The next morning, Ursa begins to enjoy her new life in the forest and ultimately becomes Boog's mate and the honorary aunt of Elliot and Giselle's kids. Ursa assures Boog she is content with him spending time with his male friends. Finally, Boog, Elliot, and their male friends go on their guys' trip and sing part of Willie Nelson's "On the Road Again." Elsewhere, Mr. Weenie and the pets travel to Devils Tower with Bob and Bobbie as they've been currently searching for aliens, and the circus begins its long journey back to Russia. In the ending credits, Doug and Alistair reveal a slideshow of themselves enjoying their tour around the world as they make their way back home.

==Production==

The film was animated at Reel FX Creative Studios, which also animated Open Season 2 along with Sony Pictures Imageworks. A teaser trailer for the film was released on January 5, 2010, on the Cloudy with a Chance of Meatballs DVD.

==Release==
Like the second and fourth film, Open Season 3 was released theatrically in different countries.

===Home media===
The film was released on DVD and Blu-ray in the United States on January 25, 2011, by Sony Pictures Home Entertainment (under Columbia Pictures).
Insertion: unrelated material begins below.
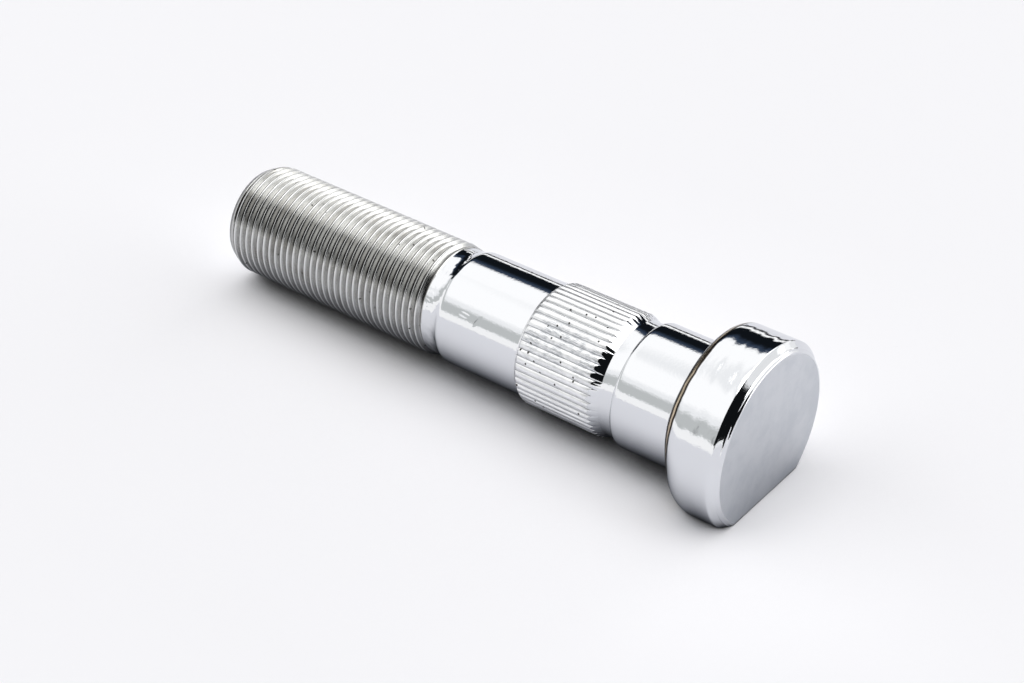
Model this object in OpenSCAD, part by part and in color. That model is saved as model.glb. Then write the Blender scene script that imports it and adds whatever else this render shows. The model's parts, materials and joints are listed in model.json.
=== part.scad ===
// Press-in wheel stud: one forged steel piece, lying as it comes to rest on a flat floor.
// It is drawn upright, with its tip at z = 0 and its head at the top, and then laid along +X.

/* [Thread] */
// Diameter over the crests of the M22 x 1.5 thread
thread_d = 21.86; // [21.7:0.02:21.96]
// Length from the end face to the start of the relief behind the thread
thread_l = 48.4; // [40:0.2:50]
// Diameter of the end face
tip_d = 19.4; // [18:0.2:20.6]
// Length of the chamfer at the end face
tip_l = 2.4; // [1:0.1:4]

/* [Relief] */
// Diameter of the relief behind the thread
relief_d = 20.8; // [20:0.1:21.4]
// Length of the slope from the last thread down to the relief
runout_l = 0.6; // [0.3:0.1:1]
// Radius of the hollow curve that climbs from the relief to the shank
flare_r = 2.2; // [1:0.1:3]

/* [Shank] */
// Diameter of the plain shank
shank_d = 22; // [22:0.05:22.2]
// Distance from the end face to the shank
shank_start = 52.5; // [52.5:0.1:56]

/* [Serration] */
// Distance from the end face to the serration
serration_start = 70.5; // [66:0.1:74]
// Length of the serration at its full height
serration_l = 15.2; // [11:0.2:15.8]
// Diameter over the teeth
serration_d = 23.6; // [23.2:0.1:23.8]
// Diameter at the bottom of the grooves
groove_d = 22.5; // [22.3:0.1:22.8]
// Number of straight teeth
teeth = 50; // [36:1:60]
// Share of the pitch between the two shoulders of a groove
groove_share = 0.44; // [0.2:0.02:0.6]
// How much lower the shoulders of a tooth are than its crest
shoulder_drop = 0.13; // [0.05:0.01:0.2]
// Length of the slope at the end nearer the thread
lead_in = 0.9; // [0.4:0.1:1.5]
// Length of the slope at the end nearer the head
lead_out = 1.3; // [0.6:0.1:1.5]

/* [Collar] */
// Diameter of the collar under the head
collar_d = 23.8; // [23.8:0.05:24]
// Length of the collar, with its rounding
collar_l = 13.8; // [10:0.2:14]
// Radius of the rounding at the collar's free end
collar_round = 0.9; // [0.3:0.1:0.9]
// Radius of the hollow corner between collar and head
seat_fillet = 0.5; // [0.3:0.1:0.8]

/* [Head] */
// Diameter of the head
head_d = 35; // [34:0.5:40]
// Thickness of the head
head_h = 11.9; // [8:0.1:14]
// Distance from the axis to the flat cut on the head
flat_offset = 12.3; // [12.3:0.1:13]
// Radius of the rounding round the back of the head
back_round = 3.2; // [1:0.1:4]
// Radius of the rounding round the front of the head
face_round = 1.6; // [0.5:0.1:3]

/* [Hidden] */
$fn = 120;
thread_r = thread_d / 2;
tip_r = tip_d / 2;
relief_r = relief_d / 2;
shank_r = shank_d / 2;
collar_r = collar_d / 2;
serration_r = serration_d / 2;
groove_r = groove_d / 2;
head_r = head_d / 2;

// The hollow curve stops just short of the shank's surface, so the shank keeps a crisp edge
edge_step = 0.05;
// Height that the hollow curve climbs, and the length that it takes
flare_rise = shank_r - edge_step - relief_r;
flare_l = sqrt(2 * flare_r * flare_rise - flare_rise * flare_rise);

// Stations along the axis, counted from the end face
serration_full = serration_start + lead_in;
serration_end = serration_full + serration_l;
head_back = 105.3;
collar_start = head_back - collar_l;
total_l = head_back + head_h;

// Angle of one tooth with its groove
pitch_a = 360 / teeth;

// The stud rests on the first thread and on the back edge of its flat
rest_tilt = atan((flat_offset - thread_r) / (head_back - tip_l));
rest_lift = flat_offset * cos(rest_tilt) - head_back * sin(rest_tilt);
x_low = -tip_r * sin(rest_tilt);
x_high = total_l * cos(rest_tilt) + flat_offset * sin(rest_tilt);
rest_x = -(x_low + x_high) / 2;

// A point of the tooth outline at a radius and an angle
function polar(r, a) = [r * cos(a), r * sin(a)];

// Outline of the serration: V grooves between broad teeth with domed crests
module tooth_outline() {
    half_groove = pitch_a * groove_share / 2;
    polygon([
        for (i = [0 : teeth - 1])
            for (p = [
                polar(groove_r, i * pitch_a),
                polar(serration_r - shoulder_drop, i * pitch_a + half_groove),
                polar(serration_r, (i + 0.5) * pitch_a),
                polar(serration_r - shoulder_drop, (i + 1) * pitch_a - half_groove)
            ]) p
    ]);
}

// Straight teeth, sloped at both ends down to the shank
module serration() {
    intersection() {
        translate([0, 0, serration_start])
            linear_extrude(lead_in + serration_l + lead_out) tooth_outline();
        union() {
            translate([0, 0, serration_start]) cylinder(h = lead_in, r1 = shank_r, r2 = serration_r + 0.01);
            translate([0, 0, serration_full]) cylinder(h = serration_l, r = serration_r + 0.01);
            translate([0, 0, serration_end]) cylinder(h = lead_out, r1 = serration_r + 0.01, r2 = shank_r);
        }
    }
}

// Thread blank with its chamfer, and the relief behind it
module thread_blank() {
    cylinder(h = tip_l, r1 = tip_r, r2 = thread_r);
    translate([0, 0, tip_l]) cylinder(h = thread_l - tip_l, r = thread_r);
    translate([0, 0, thread_l]) cylinder(h = runout_l, r1 = thread_r, r2 = relief_r);
    translate([0, 0, thread_l]) relief();
}

// Relief with the hollow curve that climbs from it to the edge of the shank
module relief() {
    relief_l = shank_start - thread_l;
    rotate_extrude() difference() {
        square([shank_r, relief_l]);
        translate([relief_r, -1]) square([flare_r, relief_l - flare_l + 1]);
        translate([relief_r + flare_r, relief_l - flare_l]) circle(r = flare_r);
    }
}

// Collar with its rounded free end
module collar() {
    rotate_extrude() {
        translate([0, collar_start]) square([collar_r - collar_round, collar_l]);
        translate([0, collar_start + collar_round]) square([collar_r, collar_l - collar_round]);
        translate([collar_r - collar_round, collar_start + collar_round]) circle(r = collar_round);
    }
}

// Hollow corner between the collar and the back of the head
module seat_corner() {
    rotate_extrude() translate([0, head_back - seat_fillet]) difference() {
        square([collar_r + seat_fillet, seat_fillet + 0.1]);
        translate([collar_r + seat_fillet, 0]) circle(r = seat_fillet);
    }
}

// Round head with both rims rounded, and one side cut off flat
module head() {
    difference() {
        union() {
            round_head();
            seat_corner();
        }
        translate([flat_offset, -head_r, head_back - 1]) cube([head_r, head_d, head_h + 2]);
    }
}

// The head before its flat is cut
module round_head() {
    rotate_extrude() translate([0, head_back]) {
        square([head_r - back_round, head_h]);
        translate([0, back_round]) square([head_r - face_round, head_h - back_round]);
        translate([0, back_round]) square([head_r, head_h - back_round - face_round]);
        translate([head_r - back_round, back_round]) circle(r = back_round);
        translate([head_r - face_round, head_h - face_round]) circle(r = face_round);
    }
}

// The whole stud, upright, with the flat of the head towards +X
module upright_stud() {
    thread_blank();
    translate([0, 0, shank_start]) cylinder(h = head_back - shank_start, r = shank_r);
    serration();
    collar();
    head();
}

// The stud laid along +X, its flat and its first thread on the floor
module wheel_stud() {
    color("silver")
        translate([rest_x, 0, rest_lift]) rotate([0, 90 - rest_tilt, 0]) upright_stud();
}

wheel_stud();
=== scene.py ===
# %% [markdown]
# This lesson dresses one press-in wheel stud, forged from a steel bar and plated bright.
# Its solid has every real size, so the first step loads it as a fixed frame.
# Nothing here moves or resizes it: the sizes below come from its mounts or repeat its source.

# %% Frame
import json

import bpy
import numpy as np
from mathutils import Matrix


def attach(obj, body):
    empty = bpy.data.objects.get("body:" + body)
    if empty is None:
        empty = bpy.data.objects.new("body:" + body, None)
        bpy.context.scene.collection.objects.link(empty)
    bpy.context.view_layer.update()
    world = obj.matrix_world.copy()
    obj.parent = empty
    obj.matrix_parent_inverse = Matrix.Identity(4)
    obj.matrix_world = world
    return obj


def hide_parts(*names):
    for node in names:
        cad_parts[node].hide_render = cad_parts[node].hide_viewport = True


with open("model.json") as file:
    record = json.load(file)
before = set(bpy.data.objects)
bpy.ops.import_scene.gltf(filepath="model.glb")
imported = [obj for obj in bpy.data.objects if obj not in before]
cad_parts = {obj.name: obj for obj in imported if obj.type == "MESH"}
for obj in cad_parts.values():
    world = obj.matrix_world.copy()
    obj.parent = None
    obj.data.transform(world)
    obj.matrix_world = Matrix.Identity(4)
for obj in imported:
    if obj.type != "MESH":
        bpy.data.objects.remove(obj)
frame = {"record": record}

scene = bpy.context.scene
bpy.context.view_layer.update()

# %% [markdown]
# A stud is easiest to describe by stations along its axis, in millimetres from its threaded end.
# It could be drawn upright and then turned, but every step must allow for the turn.
# Here one function puts each point where it lies, by the axis and the main radii that the
# mounts of the record give. The flat of the head points down, so an angle of zero is down too.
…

Unlike the other movies, this one was not released on UMD Video.

==Reception==

DVD Verdict gave the film a negative review, saying: "This tiresomely predictable tale exemplifies everything that's wrong about straight-to-DVD animated sequels to big-budget mainstream films: the plot is utterly predictable and rehashes a lot of beats from the original effort, the major voice actors have been replaced by poor substitutes and the quality of the animation has dropped dramatically (most of the visuals are on the level of a video game or one of those cheap CGI Saturday morning TV shows)". R.L. Shaffer of IGN gave the film a slightly positive review saying the animation is fine, and the kids are bound to enjoy it, but Open Season 3 boasts a dull story that feels like it's on autopilot.

==Sequel==

The sequel Open Season: Scared Silly premiered in theaters in Turkey on December 18, 2015, and was released on DVD and Blu-ray in the United States and Canada on March 8, 2016.